In a letter to the Secretary of State for Housing, Communities and Local Government, Steve Reed, Cllr George Woodward claimed the targets are putting the borough's green spaces at risk of development.
The Government revised the standard method for calculating housing need through changes to the National Planning Policy Framework, announced in December 2024.
The changes saw housing targets rise in every region in England, except for London, according to research from planning consultancy firm Marrons.
The decision was part of a raft of changes to the NPPF aimed at boosting housebuilding in order to meet the Government's target of building 300,000 new homes a year.
However, Cllr Woodward has criticised targets emanating from the standard method calculation as "artificial" and "unsustainable".
The Reform UK councillor’s letter formally requested an immediate adjustment to the Planning Practice Guidance (PPG) formula for post-industrial areas like St Helens Borough.
He claimed that parts of the calculation "actively penalise" his borough, adding: "By linking our minimum housing quotas to national market factors, the formula completely ignores the local realities on the ground in Merseyside."
Cllr Woodward said the council's opposition to the quota is based on three constraints: Infrastructure deficits, preservation of the green belt, and artificially induced demand from international immigration.

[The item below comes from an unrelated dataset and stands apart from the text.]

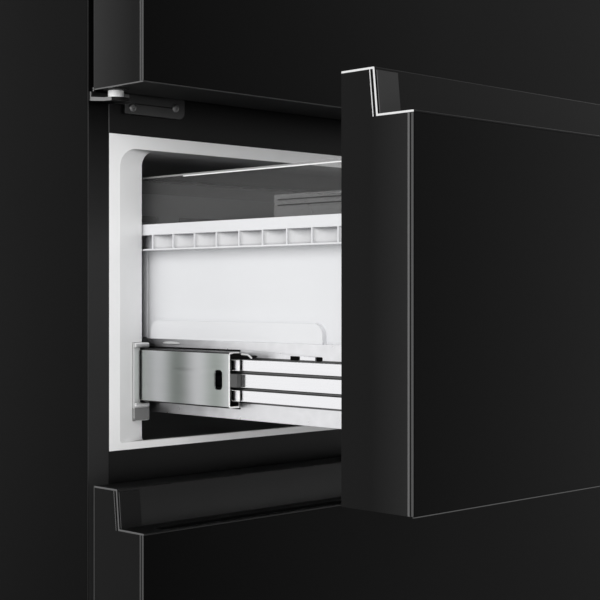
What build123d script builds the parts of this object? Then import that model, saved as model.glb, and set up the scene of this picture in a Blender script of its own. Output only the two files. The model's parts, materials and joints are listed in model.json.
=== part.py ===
from build123d import *
import os
from dataclasses import dataclass
from math import hypot

# All sizes are in millimetres. X runs across, +Y runs back from the front, +Z is up.
# "Inset" is a distance in from a cabinet side, "depth" a distance behind the cabinet's front plane.

# Cabinet
CABINET_WIDTH = 700.0
CABINET_DEPTH = 580.0
CABINET_BASE = 38.0
CABINET_TOP = 1872.0
SHELL_SHEET = 1.2
SHELL_EDGE_RADIUS = 1.5
SHELL_TOP_RADIUS = 3.0
SIDE_FLANGE = 20.5
TOP_FLANGE = 34.0
SKIN = 2.0
WALL_INSET = 60.0
THROAT_DEPTH = 8.5
LINER_FLANGE = 10.8
LINER_SILL = 5.7
THROAT_RADIUS = 16.0
POCKET_RADIUS = 13.0
SILL_RADIUS = 2.5
RECESS_RADIUS = 1.0

# Compartments
CEILING = 34.0
BACK_WALL = 75.0
FRIDGE_DEPTH = CABINET_DEPTH - BACK_WALL
FRIDGE_LOW = 748.0
FRIDGE_HIGH = CABINET_TOP - CEILING
MIDDLE_DEPTH = FRIDGE_DEPTH
MIDDLE_LOW = 435.4
MIDDLE_HIGH = 688.0
MACHINE_ROOM = 165.0
MACHINE_DEPTH = CABINET_DEPTH - MACHINE_ROOM
MACHINE_HIGH = 245.0
MACHINE_WALL = 45.0
LOWER_DEPTH = MACHINE_DEPTH - MACHINE_WALL
LOWER_LOW = 82.6
LOWER_HIGH = 395.7

# Doors and drawer fronts
DOOR_GAP = 8.4
DOOR_THICKNESS = 61.5
PANEL = 2.4
PANEL_EDGE_RADIUS = 0.6
GROOVE_WIDTH = 0.7
GROOVE_DEPTH = 3.0
EDGE_STRIP = 2.3
EDGE_STEP = 0.3
FRIDGE_DOOR_LOW = 720.0
DOOR_TOP_GAP = 4.0
FRIDGE_DOOR_HIGH = CABINET_TOP - DOOR_TOP_GAP
MIDDLE_FRONT_LOW = 423.0
MIDDLE_FRONT_HIGH = 703.7
LOWER_FRONT_LOW = 70.0
LOWER_FRONT_HIGH = 410.9
MIDDLE_DRAWER_OUT = 265.4
GASKET_WIDTH = 13.5
GASKET_INSET = 13.5
GASKET_RADIUS = 6.0
GASKET_CLEARANCE = 0.3
INNER_PANEL_MARGIN = 7.0
INNER_PANEL_RADIUS = 10.0

# Z-profile handle
HANDLE_RISE = 30.1
LIP_DEPTH = 28.7
RISER_SLANT = 3.0
HANDLE_SHEET = 1.5
HANDLE_SLIT = 1.5
HANDLE_EDGE_RADIUS = 0.8
GRIP_WIDTH = 14.0
GRIP_DROP = 15.0
GRIP_BEHIND_FACE = 4.5
CAP_WIDTH = 21.0
CAP_INSET = 1.0
CAP_PROUD = 1.2
CAP_BELOW_LIP = 2.1

# Telescopic slides
RAIL_RISE = 33.0
RAIL_HEIGHT = 52.4
RAIL_INSET = 47.7
RAIL_STEEL = 1.2
RAIL_FLANGE = 15.0
RAIL_LIP = 3.0
RAIL_LIP_BEND = 1.0
RAIL_START = 3.0
RAIL_BACK_GAP = 17.0
RAIL_END = LOWER_DEPTH - RAIL_BACK_GAP
RAIL_FOOT = 10.9
RAIL_FOOT_WIDTH = 16.0
RAIL_FOOT_LENGTH = 22.0
RAIL_FOOT_RADIUS = 2.5
SLIDE_INSET = 54.4
SLIDE_HEIGHT = 42.6
SLIDE_FLANGE = 11.6
SLIDE_BEND_RADIUS = 1.5
SLIDE_START = 28.5
SLIDE_END_GAP = 4.5
SLIDE_END = RAIL_END - SLIDE_END_GAP
SLOT_SETBACK = 7.5
SLOT_LENGTH = 9.0
SLOT_HEIGHT = 15.0
SLOT_RADIUS = 3.0
STOP_LENGTH = 16.0
STOP_REACH = 8.0
STOP_HEIGHT = 10.0
RUNNER_INSET = 61.0
RUNNER_HEIGHT = 31.8
RUNNER_BAND = 10.2
RUNNER_GROOVE = 2.3
RUNNER_GROOVE_DEPTH = 2.0
RUNNER_BAND_PROUD = 1.0
RUNNER_STEEL = 1.4
RUNNER_END_GAP = 13.0
RUNNER_LENGTH = RAIL_END - RUNNER_END_GAP
RUN_CLEARANCE = 0.3
BRACKET_INSET = 68.0
BRACKET_STEEL = 1.5
BRACKET_HEIGHT = 59.8
BRACKET_RISE = 28.6
BRACKET_SHELF = 11.0
BRACKET_END_GAP = 10.0
BRACKET_LENGTH = RUNNER_LENGTH - BRACKET_END_GAP
BRACKET_FOOT = 30.0
NOTCH_START = 75.2
NOTCH_LENGTH = 32.9
NOTCH_HEIGHT = 3.5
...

On infrastructure, the letter argued the borough's local roads, GP surgeries, schools, and drainage systems were "already over-subscribed".
"Forcing thousands of additional homes into the borough without upfront, legally guaranteed infrastructure funding from central government is unfair to existing St Helens Borough residents," Cllr Woodward wrote.
He meanwhile argued that over half of the borough consists of green open spaces and Green Belt land, which would be "targeted" by developers.
"I am proposing a democratic and permanent solution for your department, which is to amend the PPG calculation itself," the letter said.
It continued: "The formula must allow for a 'Local Demography and Regeneration Factor' that discounts quotas for councils actively trying to protect their Green Belt and instead focus on brownfield renewal."
He welcomed an urgent meeting with the Housing Minister Matthew Pennycook to discuss the targets.